EXTRACTED DATA:

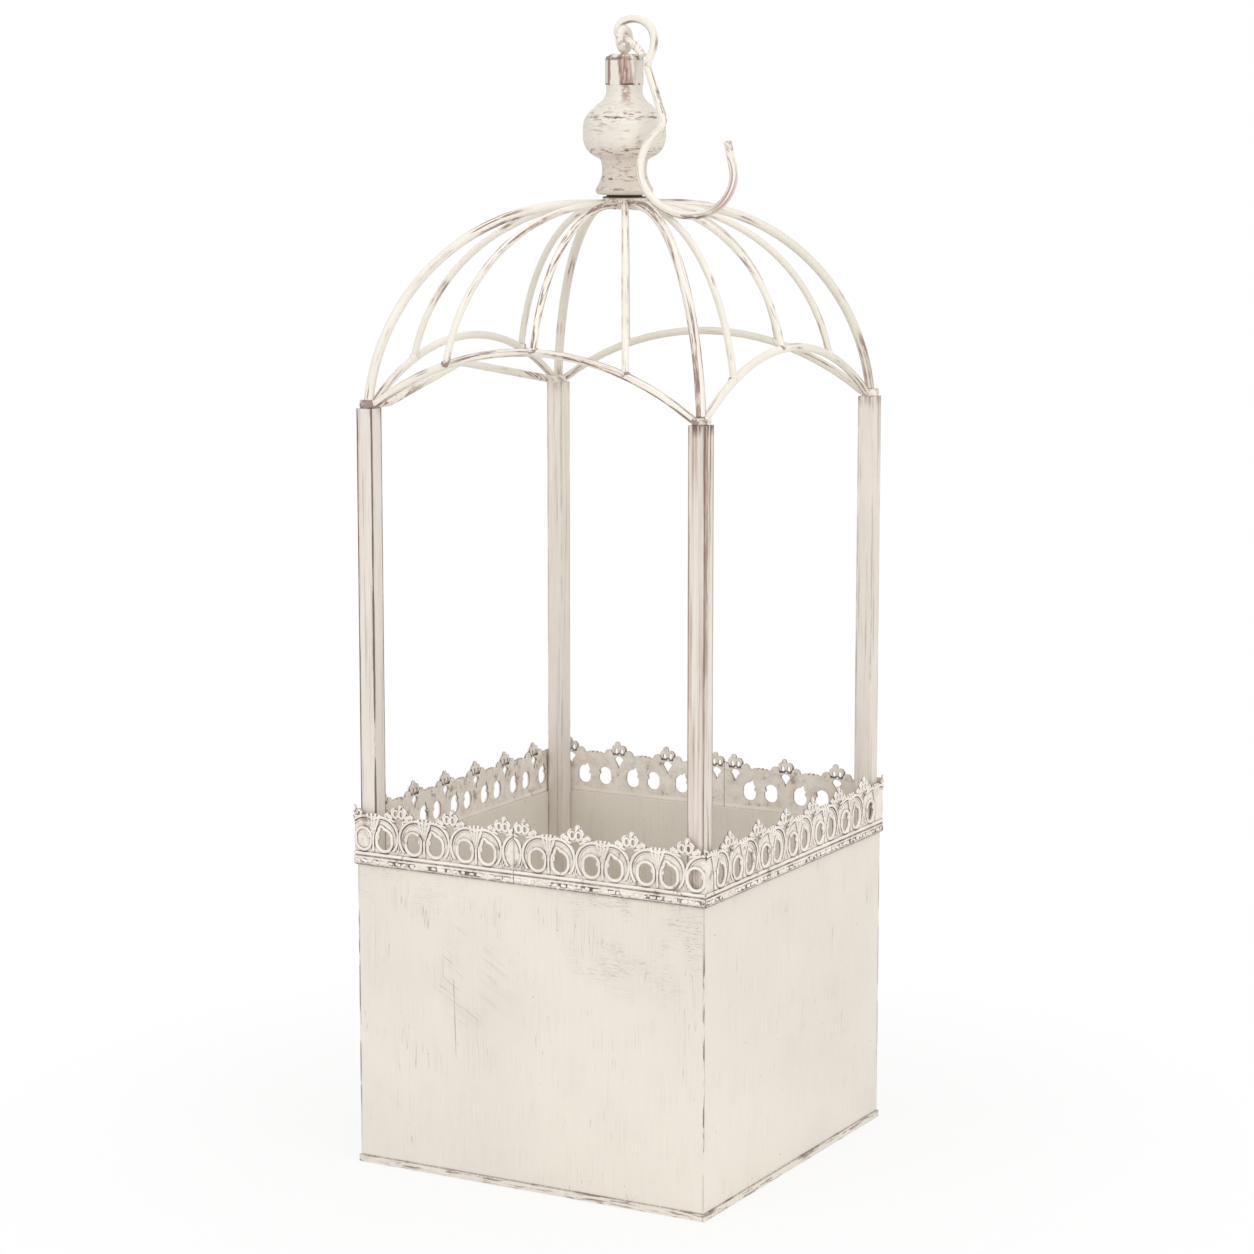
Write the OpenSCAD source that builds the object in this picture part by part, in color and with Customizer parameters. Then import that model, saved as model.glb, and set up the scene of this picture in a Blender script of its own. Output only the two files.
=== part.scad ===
// Square sheet planter under a domed wire frame, with a turned finial and a swinging hook.
// Z is up, the front is -Y, and the origin is at the middle of the flat bottom.

/* [Box] */
// Outside width of the box, across two opposite walls
box_w = 200; // [150:1:280]
// Height of the walls' top edge
wall_top = 161; // [120:1:220]
// Thickness of the wall sheet
wall_t = 1.1; // [0.8:0.1:2]
// Thickness of the floor sheet and its lip
floor_t = 0.8; // [0.6:0.1:2]
// Height of the lip round the floor
lip_h = 3.5; // [2:0.5:8]

/* [Gallery strip] */
// Height of the strip's lower edge
gallery_z = 157.3; // [110:0.1:210]
// Thickness of the strip's sheet
gallery_t = 1; // [0.8:0.1:1.6]
// How far the stamped relief stands proud of the sheet
relief_h = 0.5; // [0.3:0.1:1]
// Distance from one arch of the strip to the next
gallery_pitch = 30.6; // [28:0.1:36]
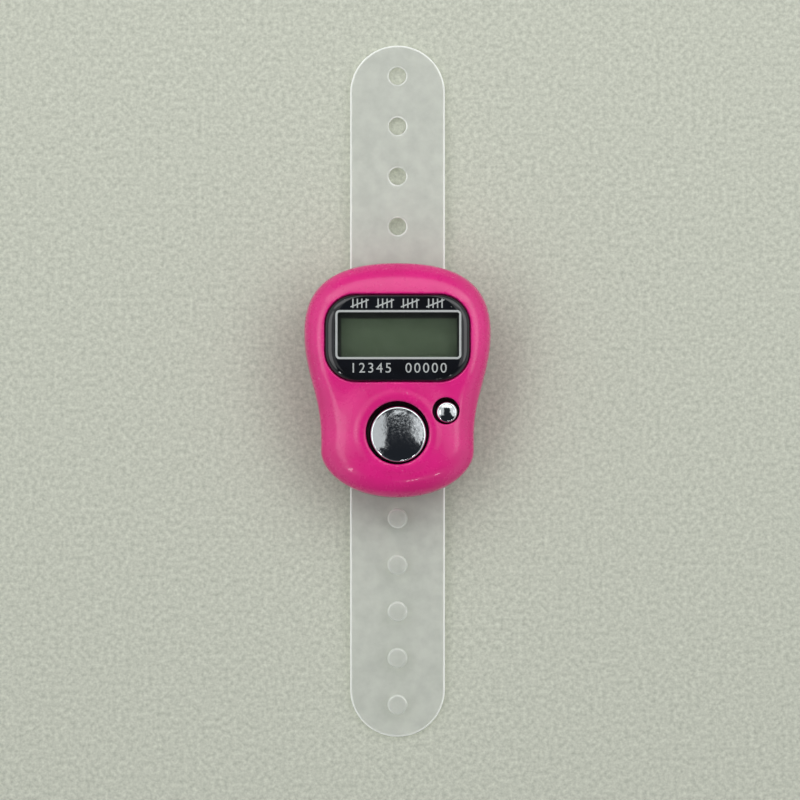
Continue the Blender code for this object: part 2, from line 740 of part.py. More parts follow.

REQUIREMENT: Each record above should be restated word for word.

WRITTEN REPLY:
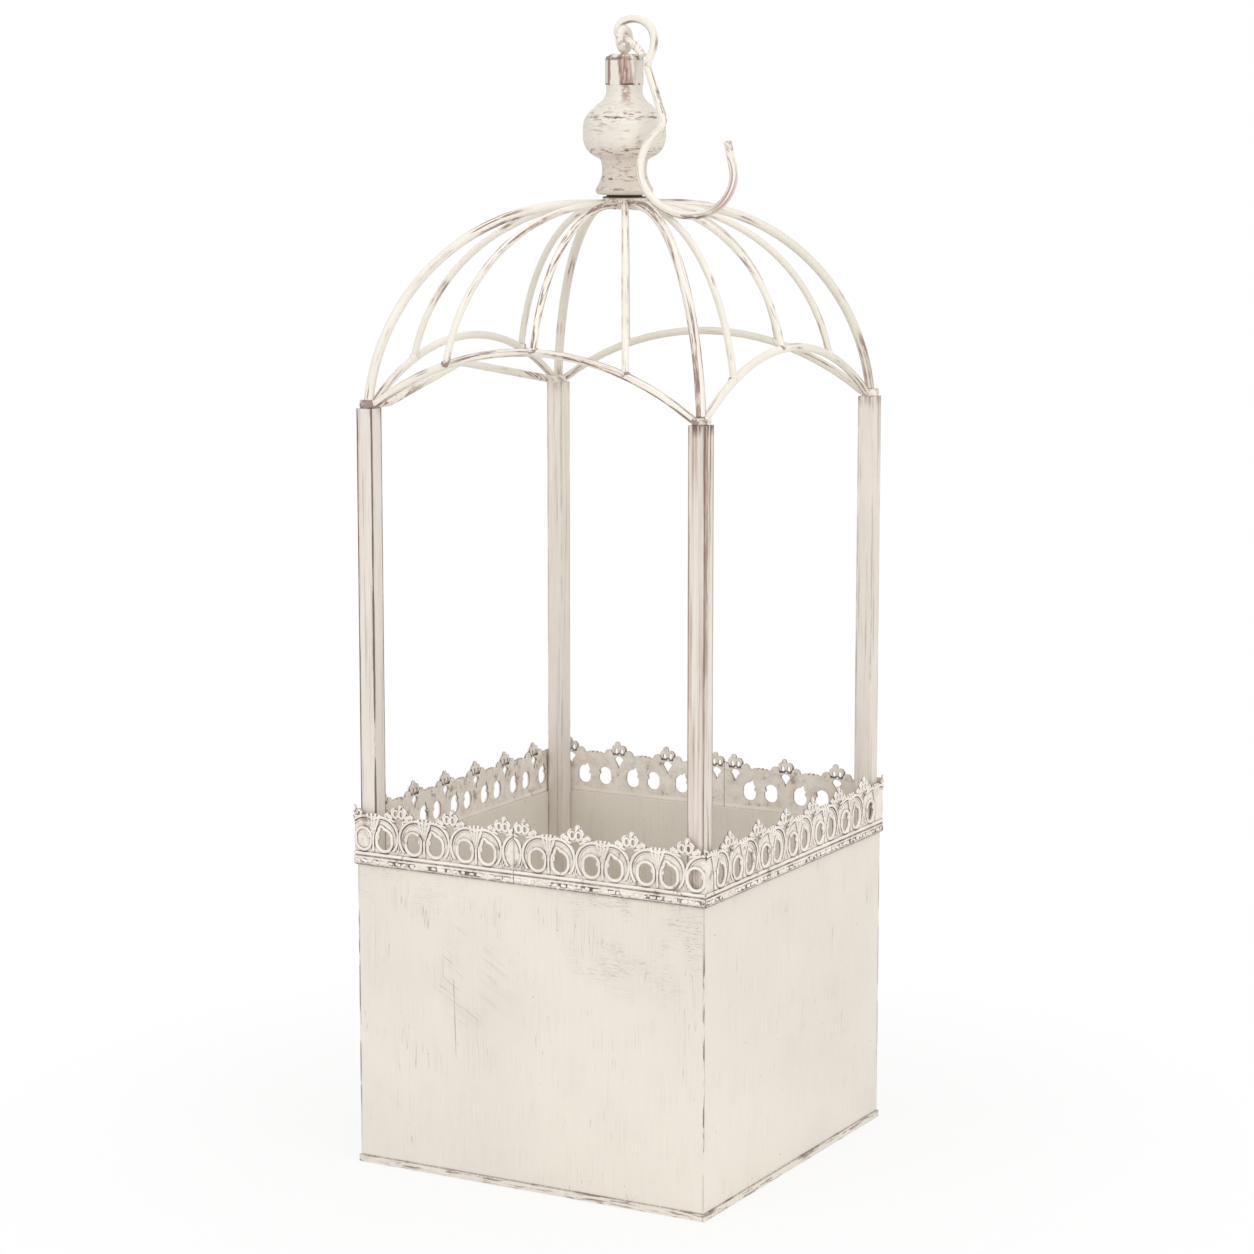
Write the OpenSCAD source that builds the object in this picture part by part, in color and with Customizer parameters. Then import that model, saved as model.glb, and set up the scene of this picture in a Blender script of its own. Output only the two files.
=== part.scad ===
// Square sheet planter under a domed wire frame, with a turned finial and a swinging hook.
// Z is up, the front is -Y, and the origin is at the middle of the flat bottom.

/* [Box] */
// Outside width of the box, across two opposite walls
box_w = 200; // [150:1:280]
// Height of the walls' top edge
wall_top = 161; // [120:1:220]
// Thickness of the wall sheet
wall_t = 1.1; // [0.8:0.1:2]
// Thickness of the floor sheet and its lip
floor_t = 0.8; // [0.6:0.1:2]
// Height of the lip round the floor
lip_h = 3.5; // [2:0.5:8]

/* [Gallery strip] */
// Height of the strip's lower edge
gallery_z = 157.3; // [110:0.1:210]
// Thickness of the strip's sheet
gallery_t = 1; // [0.8:0.1:1.6]
// How far the stamped relief stands proud of the sheet
relief_h = 0.5; // [0.3:0.1:1]
// Distance from one arch of the strip to the next
gallery_pitch = 30.6; // [28:0.1:36]
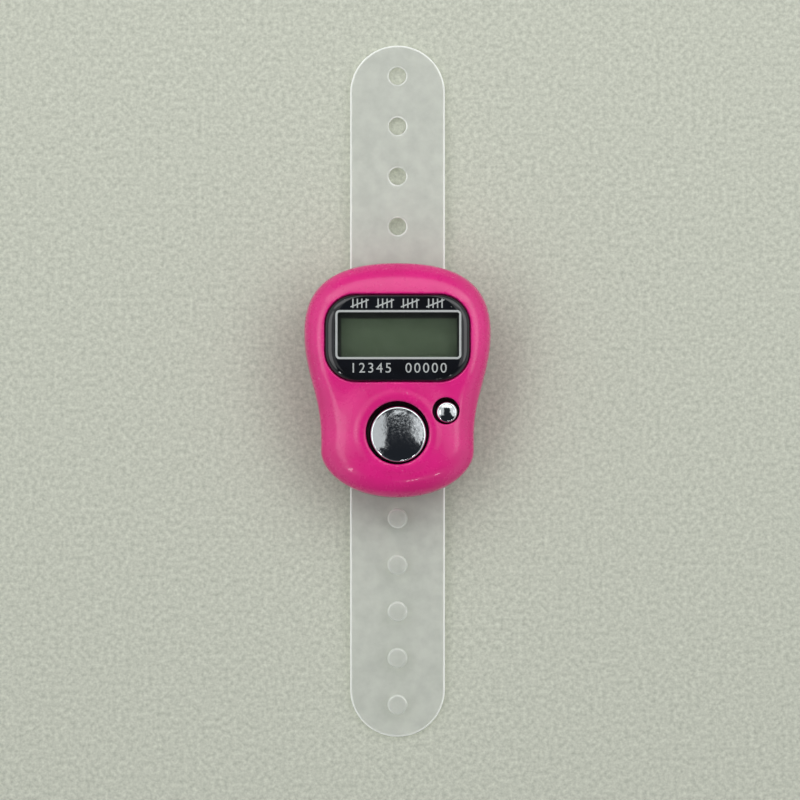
Continue the Blender code for this object: part 2, from line 740 of part.py. More parts follow.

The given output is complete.